■ **Work to do**: Filter the entries below, keeping only lines with the word "hinge".

■ **Records for the task**:

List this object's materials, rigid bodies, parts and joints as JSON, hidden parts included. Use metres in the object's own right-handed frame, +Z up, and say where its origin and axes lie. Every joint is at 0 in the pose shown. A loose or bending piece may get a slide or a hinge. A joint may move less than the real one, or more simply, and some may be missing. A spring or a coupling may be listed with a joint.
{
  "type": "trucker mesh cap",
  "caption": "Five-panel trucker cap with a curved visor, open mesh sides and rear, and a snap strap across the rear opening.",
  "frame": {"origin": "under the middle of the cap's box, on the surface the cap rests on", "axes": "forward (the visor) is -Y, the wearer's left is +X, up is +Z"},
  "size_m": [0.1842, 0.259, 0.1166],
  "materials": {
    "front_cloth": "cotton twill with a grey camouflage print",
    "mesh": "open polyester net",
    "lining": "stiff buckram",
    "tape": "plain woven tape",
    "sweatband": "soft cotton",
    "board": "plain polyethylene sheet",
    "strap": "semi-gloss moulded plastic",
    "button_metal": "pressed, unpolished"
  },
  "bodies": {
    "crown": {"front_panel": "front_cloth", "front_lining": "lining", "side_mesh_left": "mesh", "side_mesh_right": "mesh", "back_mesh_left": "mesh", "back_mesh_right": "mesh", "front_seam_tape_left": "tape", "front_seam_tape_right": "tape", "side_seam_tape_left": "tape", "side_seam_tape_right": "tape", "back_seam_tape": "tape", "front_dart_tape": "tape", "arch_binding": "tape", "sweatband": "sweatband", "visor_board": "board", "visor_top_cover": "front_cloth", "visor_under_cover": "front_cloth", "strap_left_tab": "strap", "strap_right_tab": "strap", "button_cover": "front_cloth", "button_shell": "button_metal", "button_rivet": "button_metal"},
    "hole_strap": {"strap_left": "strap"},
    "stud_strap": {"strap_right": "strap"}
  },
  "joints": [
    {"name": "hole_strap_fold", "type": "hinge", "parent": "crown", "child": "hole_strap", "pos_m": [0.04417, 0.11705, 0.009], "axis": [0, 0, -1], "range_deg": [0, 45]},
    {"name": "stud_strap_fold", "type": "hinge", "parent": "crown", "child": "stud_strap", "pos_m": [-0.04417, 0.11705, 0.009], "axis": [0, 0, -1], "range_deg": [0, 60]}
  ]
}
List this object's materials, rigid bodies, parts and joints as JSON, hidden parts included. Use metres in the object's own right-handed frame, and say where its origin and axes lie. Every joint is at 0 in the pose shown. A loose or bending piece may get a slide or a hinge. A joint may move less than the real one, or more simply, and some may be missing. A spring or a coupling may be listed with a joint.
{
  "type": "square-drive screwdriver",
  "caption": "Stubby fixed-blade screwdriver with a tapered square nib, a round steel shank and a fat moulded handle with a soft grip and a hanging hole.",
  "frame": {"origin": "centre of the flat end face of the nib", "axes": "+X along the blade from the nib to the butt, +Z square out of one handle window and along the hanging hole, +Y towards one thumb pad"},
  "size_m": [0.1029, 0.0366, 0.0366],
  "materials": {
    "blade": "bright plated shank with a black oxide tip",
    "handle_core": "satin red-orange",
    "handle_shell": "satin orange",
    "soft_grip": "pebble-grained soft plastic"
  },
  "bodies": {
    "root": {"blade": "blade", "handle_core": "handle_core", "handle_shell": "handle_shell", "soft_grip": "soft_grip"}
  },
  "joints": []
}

■ **Exercise answer**:
List this object's materials, rigid bodies, parts and joints as JSON, hidden parts included. Use metres in the object's own right-handed frame, +Z up, and say where its origin and axes lie. Every joint is at 0 in the pose shown. A loose or bending piece may get a slide or a hinge. A joint may move less than the real one, or more simply, and some may be missing. A spring or a coupling may be listed with a joint.
    {"name": "hole_strap_fold", "type": "hinge", "parent": "crown", "child": "hole_strap", "pos_m": [0.04417, 0.11705, 0.009], "axis": [0, 0, -1], "range_deg": [0, 45]},
    {"name": "stud_strap_fold", "type": "hinge", "parent": "crown", "child": "stud_strap", "pos_m": [-0.04417, 0.11705, 0.009], "axis": [0, 0, -1], "range_deg": [0, 60]}
List this object's materials, rigid bodies, parts and joints as JSON, hidden parts included. Use metres in the object's own right-handed frame, and say where its origin and axes lie. Every joint is at 0 in the pose shown. A loose or bending piece may get a slide or a hinge. A joint may move less than the real one, or more simply, and some may be missing. A spring or a coupling may be listed with a joint.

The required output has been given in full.